The 40-Hour Week Is A Fiction Too

One more honesty problem. The capacity math above still assumed everyone puts in a flat contracted week over a tidy Monday-to-Friday envelope. That's false for anyone who works mornings, evenings, and weekends — and reading their late-night catch-up as if it were a normal 9-to-5 quietly misrepresents what they actually invested.

So we learn the real footprint too, from timestamped activity — commit times, ticket transitions, calendar intervals. Per active day we take the working-window span (first activity to last), clamped to a sane range, and blend it toward the contracted figure by how much signal we actually have that week. A sparse week stays anchored to the contract so it can't swing the numbers; a genuinely wide week shows up as wide.
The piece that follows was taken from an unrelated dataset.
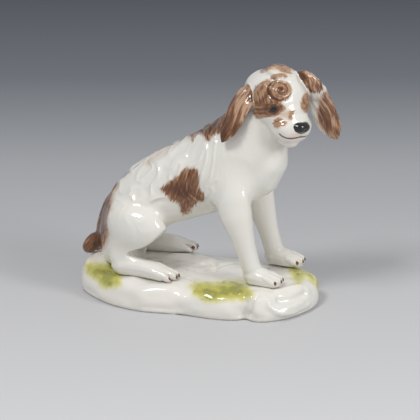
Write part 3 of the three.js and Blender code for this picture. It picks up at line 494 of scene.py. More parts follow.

It is deliberately a proxy, not a timesheet — commit history can't see pure thinking time, and we never pretend otherwise. But it turns "are you on pace?" into the honest split it should always have been: hours actually invested, times output per hour. Two separate dials, neither hiding behind the other.

Why This Matters Beyond Our Team

The specifics are ours, but the lesson generalizes to anyone putting AI tooling in front of their engineers:

Your existing productivity metrics were calibrated for a world that no longer exists. They assume a fixed conversion between human time and shipped work, and that conversion is exactly what AI tooling has blown apart — unevenly, per person, and still moving.

You have two options. Pretend nothing changed and watch your charts slowly detach from reality. Or stop hard-coding the conversion and start measuring it — per person, from real history, recency-weighted, recomputed every day. We chose the second. The estimates stayed honest, the velocity chart started telling the truth again, and for the first time we could see who actually had room to take on more and who was about to drown.

The hour didn't stop being useful. It just stopped being a constant. Once you let the multiplier float and learn it from the data, everything built on top of it — capacity, load, cost, schedule — quietly starts working again.